I also have a stronger idea of what doesn’t feel liberating for me right now. Like chasing success because I am trying to prove my worth. Dressing a certain way because I feel societal pressure to look and appear sexy. Trying hard to appear confident, like I’ve got it all together, and acting like a “good, classy girl” – doing whatever it takes to not appear like the “trashy” or insecure woman we are taught to look down on. Judging another woman, rather than compassionately supporting her in finding her own personal liberation, however it may look like and differ from mine.

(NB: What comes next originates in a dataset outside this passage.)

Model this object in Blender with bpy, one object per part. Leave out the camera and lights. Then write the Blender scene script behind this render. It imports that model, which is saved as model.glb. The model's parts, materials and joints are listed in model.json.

Because by trying to suppress and define another for themselves, I inevitably end up suppressing and losing myself.

Perhaps, then, a liberated woman is one who defines liberation on her own terms. She makes her own life decisions in whatever way and order she decides aligns with her individual values. Whether that’s pre-marital sex or waiting, one career or 20 or none ever at all, a job as a sex worker or a life as a nun without sex. Maybe a liberated woman is simply one who lives her life according to what she feels is right regardless of what others tell her, whether that’s a patriarchal system or a feminist leader.